A litre of water weighs 2.2 lbs. Add about 5 lbs to the total number of litres to account for the weight of the bucket and this 10 year old girl was carefully balancing 50 lbs on her head. From the middle of the village to the riverbed is 2.25 kilometers. Hiking down to the river loses 265 feet of elevation, the overwhelming majority of that being in the last ¾ kilometer, which she had just crested. Stunned by the distance and steep ascent of the hike back, Joel and I decided to get a taste of African life and carry our own water that evening. Sybil shared with us on the way back to camp that your average pail of water for an adult is 25 litres (roughly 60 lbs). At 6’4”, 145 lbs, I’m not exactly a man of steel. But I’m incredibly stubborn. Joel is 2” and 5 lbs less than me. And apparently just as bull-headed. Sybil looked at us and laughed when we said we wanted to try it out that evening.
At our campsite in the middle of Koca Misava, we picked up our water jugs and two World Relief staff members to make sure we didn’t get lost and headed out into the gathering dusk. The walk down was an enjoyable enough, talking about our activities of the day and admiring the beauty of the African countryside surrounding us. Just under 30 minutes after leaving, we came to the watering hole. A small stream of muddy water, dammed by a few logs, it wasn’t more than 6 inches deep. We stopped to fill our pails to overflowing, scooping with a small jug that was lying among the bushes. Men don’t (thankfully) carry things on their head as the women do, so were lifted the jugs to our shoulders and began the daunting return trip.
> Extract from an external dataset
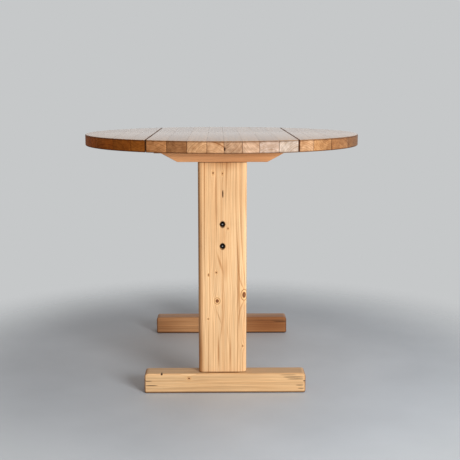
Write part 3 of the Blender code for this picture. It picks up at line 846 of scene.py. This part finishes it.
def make_post(end, side, seed, knots, streaks_and_shade, splits_and_shade):
    """A post whose marks lie on its outer face, which looks along Y to that side."""
    low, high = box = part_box(f"{end}_post")
    face = low.y if side < 0 else high.y
    pith = (-POST_PITH[0] * side, (low.y + high.y) / 2 - side * POST_PITH[1])
    joints = (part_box(f"{end}_foot")[1].z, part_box(f"{end}_bearer")[0].z)
    # Painted shade where the post meets the foot and the bearer.
    dirt_and_shade = [("Z", level, JOINT_SHADE_REACH, 1.0) for level in joints]
    # The counterbores' painted shade goes in with the splits.
    splits_and_shade += counterbore_marks(end)
    material = wood_material(
        f"{end}_post", POST, box, "X", "Z", pith, seed, face, knots, streaks_and_shade, splits_and_shade, dirt_and_shade)
    set_material(worn_board(f"{end}_post", "Z"), material)


def make_foot(end, side, wood, seed, knots, streaks_and_shade, splits_and_shade):
    """A foot whose marks lie on its front. Its dirt and painted contact shadow at the floor are laid on
    twice, to be almost black.
    """
    low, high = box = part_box(f"{end}_foot")
    pith = ((low.z + high.z) / 2 - FOOT_PITH[0], (low.y + high.y) / 2 - side * FOOT_PITH[1])
    dirt_and_shade = [("Z", low.z, FLOOR_DIRT_AND_SHADE_REACH, 1.0)] * 2
    # Darker ends, partly their end grain and partly painted shade.
    dirt_and_shade += [("X", level, FOOT_END_GRAIN_AND_SHADE_REACH, FOOT_END_GRAIN_AND_SHADE_STRENGTH) for level in (low.x, high.x)]
    material = wood_material(
        f"{end}_foot", wood, box, "Z", "X", pith, seed, low.y, knots, streaks_and_shade, splits_and_shade, dirt_and_shade)
    set_material(worn_board(f"{end}_foot", "X"), material)


def make_bearer(end, seed):
    low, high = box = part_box(f"{end}_bearer")
    pith = ((low.z + high.z) / 2 + BEARER_PITH, (low.y + high.y) / 2)
    material = wood_material(f"{end}_bearer", BEARER, box, "Z", "X", pith, seed)
    set_material(worn_board(f"{end}_bearer", "X", amplitude=LIGHT_WEAR), material)


def make_base():
    """The two ends of the base. The rear post takes over some of the front one's marks, mirrored."""
    rear_knots = mirrored(REAR_POST_KNOTS, REAR_KNOT_SHIFT)
    rear_streaks = mirrored(REAR_POST_STREAKS, REAR_STREAK_SHIFT)
    make_post("front", -1, 3.1, POST_KNOTS, POST_STREAKS_AND_SHADE, POST_SPLITS)
    make_post("rear", 1, 23.7, rear_knots, rear_streaks, ())
    make_foot("front", -1, FOOT, 8.1, FOOT_KNOTS, (), FOOT_SPLITS)
    make_foot("rear", 1, REAR_FOOT, 28.7, mirrored(FOOT_KNOTS), REAR_FOOT_STREAKS_AND_SHADE, REAR_FOOT_SPLITS)
    make_bearer("front", 12.1)
    make_bearer("rear", 32.7)


def make_stretcher_and_lopers():
    """The boards that keep their CAD meshes, each with its wood and the axes across and along its face."""
    boards = [("stretcher", BASE, "Z", "Y")]
    for end in ("front", "rear"):
        boards += [(f"{end}_{place}_guide_rail", PLAIN, "Y", "X") for place in ("inner", "outer")]
        boards += [(f"{end}_{side}_keeper", PLAIN, "X", "Y") for side in ("left", "right")]
        for side in ("left", "right"):
            boards.append((f"{side}_{end}_loper", BEECH, "Y", "X"))
            boards.append((f"{side}_{end}_loper_peg", BEECH, "X", "Z"))
    for number, (node, wood, across, grain) in enumerate(boards):
        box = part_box(node)
        middle = (box[0] + box[1]) / 2
        through = (set("XYZ") - {across, grain}).pop()
        pith_across = middle["XYZ".index(across)] + SMALL_BOARD_PITH[0]
        pith_through = middle["XYZ".index(through)] - SMALL_BOARD_PITH[1]
        seed = 40 + number * 1.9
        dress(node, wood_material(node, wood, box, across, grain, (pith_across, pith_through), seed))


# ---------------------------------------------------------------- the metal

# Each metal's colour, its grime and its roughness.
BLACK_STEEL = (rgb(30, 26, 26), rgb(17, 14, 13), 0.42)
ZINC = (rgb(190, 192, 194), rgb(132, 126, 116), 0.36)
SCREW = (rgb(170, 164, 152), rgb(112, 102, 88), 0.4)
CROWN_RADIUS = 0.0022


def make_metal():
    zinc = metal_material("zinc_plate", *ZINC)
    for end, outer in (("front", 0), ("rear", 1)):
        for level in ("upper", "lower"):
            node = f"{end}_bolt_{level}"
            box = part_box(node)
            crown = (box[0] + box[1]) / 2
            crown.y = box[outer].y
            dress(node, metal_material(node, *BLACK_STEEL, crown=(crown, CROWN_RADIUS)))
            dress(f"{end}_barrel_nut_{level}", zinc)
        for side in ("left", "right"):
            for part in ("fixed_flap", "moving_flap", "pin"):
                dress(f"{side}_{end}_hinge_{part}", zinc)
    make_screws()


SLOT_HALF = 0.00045
HEAD_STEPS = 12
SHANK_RADIUS = 0.002
CONE_DEPTH = 0.0016

# A screw head's profile, as (radius, height) from the wood outwards.
FLUSH_HEAD = ((0.0038, -0.0007), (0.0038, -0.0001))
ROUND_HEAD = ((0.0036, 0.0), (0.0034, 0.0008), (0.0026, 0.0014), (0.0013, 0.0017))

# Where the screws lie: in a flap from the middle of its pin, in the rails as shares of half their length.
FLAP_THICKNESS = 0.002
FLAP_SCREWS = ((0.012, -0.017), (0.012, 0.017), (0.026, 0.0))
GUIDE_RAIL_SCREWS = (-0.88, 0.0, 0.88)
BEARER_SCREWS = (-0.58, 0.58)


def half_moon(radius, height, side):
    """The outline of a screw head on one side of its slot."""
    reach = math.acos(SLOT_HALF / radius)
    outline = []
    for step in range(HEAD_STEPS + 1):
        angle = reach * (2 * step / HEAD_STEPS - 1)
        outline.append(Vector((side * radius * math.cos(angle), side * radius * math.sin(angle), height)))
    return outline


def add_screw(bm, place, turn, head):
    """A slotted screw that is driven up from below: its head's two halves, and its cone in the wood."""
    downwards = Matrix.Rotation(math.pi, 4, "X")
    matrix = Matrix.Translation(place) @ downwards @ Matrix.Rotation(turn, 4, "Z")
    for side in (-1, 1):
        rings = [[bm.verts.new(matrix @ point) for point in half_moon(*level, side)] for level in head]
        for lower, upper in zip(rings, rings[1:]):
            for step in range(len(lower)):
                following = (step + 1) % len(lower)
                bm.faces.new((lower[step], lower[following], upper[following], upper[step]))
        bm.faces.new(rings[-1])
    radius, base = head[0]
    middle = matrix @ Matrix.Translation((0, 0, base - CONE_DEPTH / 2))
    bmesh.ops.create_cone(
        bm, cap_ends=True, segments=2 * HEAD_STEPS,
        radius1=SHANK_RADIUS, radius2=radius, depth=CONE_DEPTH, matrix=middle)


def screws(node, places, head, material):
    """One piece that holds all the screws of a node, each with its slot at another angle."""
    bm = bmesh.new()
    for number, place in enumerate(places):
        turn = 0.7 + 1.9 * number + 3.1 * place.x
        add_screw(bm, place, turn, head)
    set_material(finish_mesh(f"{node}_screws", bm, nodes[node]["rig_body"]), material)


def make_screws():
    material = metal_material("screw_steel", *SCREW)
    for end in ("front", "rear"):
        for side, sign in (("left", -1), ("right", 1)):
            axis = sum(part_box(f"{side}_{end}_hinge_pin"), Vector()) / 2
            for flap, away in (("fixed_flap", -sign), ("moving_flap", sign)):
                node = f"{side}_{end}_hinge_{flap}"
                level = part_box(node)[1].z - FLAP_THICKNESS
                places = [Vector((axis.x + away * x, axis.y + y, level)) for x, y in FLAP_SCREWS]
                screws(node, places, FLUSH_HEAD, material)
            low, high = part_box(f"{end}_{side}_keeper")
            rails = [sum(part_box(f"{end}_{rail}_guide_rail"), Vector()) / 2 for rail in ("inner", "outer")]
            places = [Vector(((low.x + high.x) / 2, rail.y, low.z)) for rail in rails]
            screws(f"{end}_{side}_keeper", places, ROUND_HEAD, material)
        for rail in ("inner", "outer"):
            low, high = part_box(f"{end}_{rail}_guide_rail")
            middle_y = (low.y + high.y) / 2
            places = [Vector((share * high.x, middle_y, low.z)) for share in GUIDE_RAIL_SCREWS]
            screws(f"{end}_{rail}_guide_rail", places, ROUND_HEAD, material)
        low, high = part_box(f"{end}_bearer")
        places = [Vector((share * high.x, (low.y + high.y) / 2, low.z)) for share in BEARER_SCREWS]
        screws(f"{end}_bearer", places, ROUND_HEAD, material)


# ---------------------------------------------------------------- floor, light and camera

WALL = rgb(198, 200, 201)
FLOOR_DARK = rgb(192, 201, 211)
FLOOR_LIGHT = rgb(204, 213, 223)
FLOOR_SOLID = 0.6
FLOOR_END = 1.25
FLOOR_MOTTLE = (3.0, 3.0, 3.0)

# The room's brightness from straight below to straight above, and its tint from the left to the right.
ROOM_UPWARDS = (
    (0.0, grey(0.3)),
    (0.48, grey(0.45)),
    (0.52, grey(0.78)),
    (0.64, grey(0.72)),
    (0.8, grey(0.4)),
    (1.0, grey(0.3)),
)
ROOM_SIDEWAYS = (
    (0.0, (0.27, 0.16, 0.08, 1.0)),
    (0.25, (0.6, 0.47, 0.36, 1.0)),
    (0.45, grey(1.0)),
    (1.0, grey(1.0)),
)
WINDOW_PLACE = (1.35, -2.4, 0.95)
WINDOW_TARGET = (0, 0, 0.4)
WINDOW_SIZE = 1.2
WINDOW_POWER = 66
WINDOW_COLOUR = (1.0, 0.98, 0.95)

CAMERA_PLACE = (-0.0134, -2.711, 0.8754)
CAMERA_DOWN = 9.443
CAMERA_TO_RIGHT = 0.834
CAMERA_LENS = 66.9


def make_floor():
    """A plain pale floor with the faint mottling of smooth concrete, which fades into the pale room."""
    material, g, shader = new_material("pale_floor")
    place = g.node("ShaderNodeTexCoord").outputs["Object"]
    mottle = g.noise(place, FLOOR_MOTTLE, detail=5.0)
    g.feed(shader.inputs["Base Color"], g.ramp(mottle, [(0.3, FLOOR_DARK), (0.7, FLOOR_LIGHT)]))
    g.feed(shader.inputs["Roughness"], g.math("MULTIPLY_ADD", mottle, 0.2, 0.5))
    g.feed(shader.inputs["Alpha"], g.smooth(g.length(place), FLOOR_END, FLOOR_SOLID))
    bm = bmesh.new()
    bmesh.ops.create_circle(bm, cap_ends=True, segments=96, radius=FLOOR_END)
    mesh = bpy.data.meshes.new("pale_floor")
    bm.to_mesh(mesh)
    bm.free()
    mesh.materials.append(material)
    floor = bpy.data.objects.new("pale_floor", mesh)
    bpy.context.scene.collection.objects.link(floor)


def add_window():
    """A large round soft light, which shows neither to the camera nor in reflections."""
    data = bpy.data.lights.new("window", "AREA")
    data.shape = "DISK"
    data.size = WINDOW_SIZE
    data.energy = WINDOW_POWER
    data.color = WINDOW_COLOUR
    light = bpy.data.objects.new("window", data)
    light.location = WINDOW_PLACE
    towards = Vector(WINDOW_TARGET) - Vector(WINDOW_PLACE)
    light.rotation_euler = towards.to_track_quat("-Z", "Y").to_euler()
    light.visible_camera = False
    light.visible_glossy = False
    bpy.context.scene.collection.objects.link(light)


def make_light():
    """A pale room with bright walls, a duller ceiling and a dim left side, and its window's soft light."""
    world = bpy.data.worlds.new("pale_room")
    world.use_nodes = True
    g = Graph(world.node_tree)
    background = world.node_tree.nodes["Background"]
    direction = g.split(g.node("ShaderNodeTexCoord").outputs["Generated"])
    upwards = g.ramp(g.math("MULTIPLY_ADD", direction["Z"], 0.5, 0.5), ROOM_UPWARDS)
    sideways = g.ramp(g.math("MULTIPLY_ADD", direction["X"], 0.5, 0.5), ROOM_SIDEWAYS)
    seen = g.node("ShaderNodeLightPath").outputs["Is Camera Ray"]
    g.feed(background.inputs["Color"], g.mix(seen, g.tint(1.0, upwards, sideways), WALL))
    bpy.context.scene.world = world
    add_window()
    bpy.context.scene.view_settings.view_transform = "Standard"


def make_camera():
    data = bpy.data.cameras.new("camera")
    data.lens = CAMERA_LENS
    data.sensor_width = 36
    camera = bpy.data.objects.new("camera", data)
    camera.location = CAMERA_PLACE
    camera.rotation_euler = (math.radians(90 - CAMERA_DOWN), 0, math.radians(-CAMERA_TO_RIGHT))
    bpy.context.scene.collection.objects.link(camera)
    bpy.context.scene.camera = camera


make_top()
make_base()
make_stretcher_and_lopers()
make_metal()
make_floor()
make_light()
make_camera()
An hour and a half after we had initially left our campsite, we stumbled back in, dirty, wet, and worn-out. As we sat down to dinner around the campfire, we considered that our one trek was a relatively small drop in the bucket of what life is like in the villages of Mozambique. We didn’t have to get up at 4:00 the next morning and hike back down to repeat the same trek. We hadn’t spent all day grinding maize by hand and preparing our meals. We didn’t even drink from the pails we had returned with, sipping instead from bottled water that wouldn’t sicken us.
As the Milky Way swept over the night sky, we took in deep breaths and considered the life we’d been blessed with. I often wrestle with the responsibility of the life I’ve been given, unsure why I have so much that others lack. I pray for wisdom to live frugally and for the benefit of others. And I long to link arms with my African brothers and sisters and carry the water of life to all of humanity.